Unveiling JavaScript’s Control and Data Flow: From Circuits to AST, DFG, CFG

Before discussing JavaScript optimization, the author reflects on Claude Shannon’s mechanical mouse Theseus, illustrating how simple electronic components can solve complex mazes and how Shannon’s introduction of Boolean algebra to circuit design laid the foundation for modern digital computers.

Digital Circuits and Programs

The 2011 smart dimming and color circuit (shown below) demonstrates a modern integrated circuit that, driven by a clock and DAC, converts Boolean results into analog LED signals, varying color and brightness—effectively implementing a complete program in hardware.

The circuit’s manual excerpt (right) shows how register addresses and instructions map to the program’s control flow and data flow, mirroring ROM/RAM storage and clock‑driven execution in software.

By using assemblers or C to describe control and data flow, compilers translate these descriptions into the register writes shown in the manual, allowing developers to program digital circuits without constantly consulting datasheets.

JavaScript Control and Data Flow

To observe JavaScript’s control and data flow, source code is first parsed into an Abstract Syntax Tree (AST). Tools like esprima, estraverse, and escodegen generate, traverse, and regenerate code after modifications.

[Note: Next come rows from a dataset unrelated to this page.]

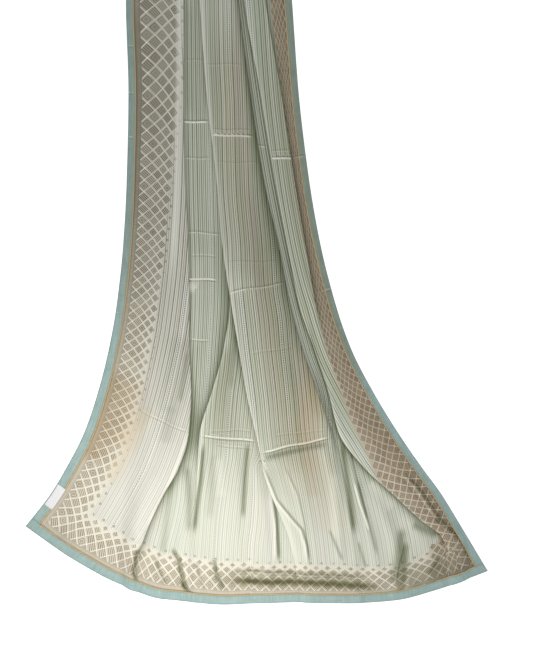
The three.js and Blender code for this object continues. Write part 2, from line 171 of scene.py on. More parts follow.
# The plan's origin in the frame, from the hem's left end and its lowest point.
hemLeftY, hemRightY = sectionRows[0][1:3]
hemShares = np.linspace(0, 1, 201)
hemLow = float((hemLeftY + (hemRightY - hemLeftY) * hemShares - dropAt(hemShares)).min())
shiftX = cadBox[0][0] - float(plan["left"](hemLeftY)) * mm
shiftY = cadBox[0][1] - hemLow * mm


def ease(u):
    u = np.clip(u, 0, 1)
    return u * u * (3 - 2 * u)


# One line across the cloth, at a distance along its left edge.
class Section:
    def __init__(self, along):
        self.leftY = float(sections["leftY"](along))
        self.rightY = float(sections["rightY"](along))
        self.leftX = float(plan["left"](self.leftY))
        self.rightX = float(plan["right"](self.rightY))
        self.sag = float(sections["sag"](along))
        self.width = self.rightX - self.leftX

    def at(self, share):
        x = self.leftX + self.width * share
        y = self.leftY + (self.rightY - self.leftY) * share - self.sag * dropAt(np.clip(share, 0, 1))
        return x, y

    # Where the section crosses a fold: the distance from its left end, and the height.
    def cross(self, fold):
        share = 0.5
        for _ in range(12):
            y = self.at(share)[1]
            share = (float(plan[fold](y)) - self.leftX) / self.width
        return share * self.width, float(y)


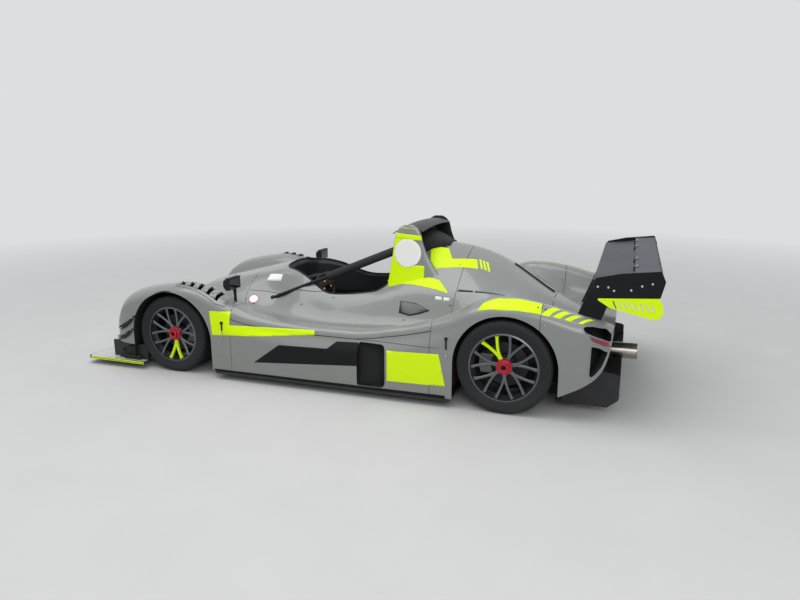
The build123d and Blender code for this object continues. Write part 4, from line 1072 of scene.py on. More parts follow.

const esprima = require('esprima');
const AST = esprima.parseScript(jsCode);
const estraverse = require('estraverse');
const escodegen = require('escodegen');
function toEqual(node) {
  if (node.operator === '==') {
    node.operator = '===';
  }
}
function walkIn(ast) {
  estraverse.traverse(ast, {
    enter: (node) => {
      toEqual(node);
    }
  });
}
const code = escodegen.generate(ast);

After building the AST, it can be visualized (see image below) and further transformed into intermediate representations such as Data Flow Graphs (DFG) and Control Flow Graphs (CFG).

Data Flow Graph (DFG)

A DFG abstracts the program by focusing on how data values move and are used, rather than on syntactic constructs like loops. For the example variable arr, the DFG shows its length, index checks, and loads, enabling safe optimizations such as moving length checks out of loops.

Static Single Assignment (SSA)

Converting code to SSA renames each variable assignment so that every variable is assigned exactly once, simplifying data‑flow analysis. Example before and after SSA:

var a = 1;
console.log(a);
a = 2;
console.log(a);

var a0 = 1;
console.log(a0);
var a1 = 2;
console.log(a1);

Control Flow Graph (CFG)

A CFG groups statements into basic blocks, preserving execution order while retaining data‑flow information. The following representation illustrates blocks b0‑b3 for a loop that sums an array.

b0 {
  i0 = literal 0
  i1 = literal 0
  i3 = array
  i4 = jump ^b0
}
b0 -> b1

b1 {
  i5 = ssa:phi ^b1 i0, i12
  i6 = ssa:phi ^i5, i1, i14
  i7 = loadArrayLength i3
  i8 = cmp "<", i6, i7
  i9 = if ^i6, i8
}
b1 -> b2, b3
... (remaining blocks omitted for brevity)

Node Sea

The “Node Sea” visualizes both data‑flow and control‑dependency edges (shown as dashed lines) in a single graph, making it easier to apply multiple optimizations without repeatedly restructuring the graph.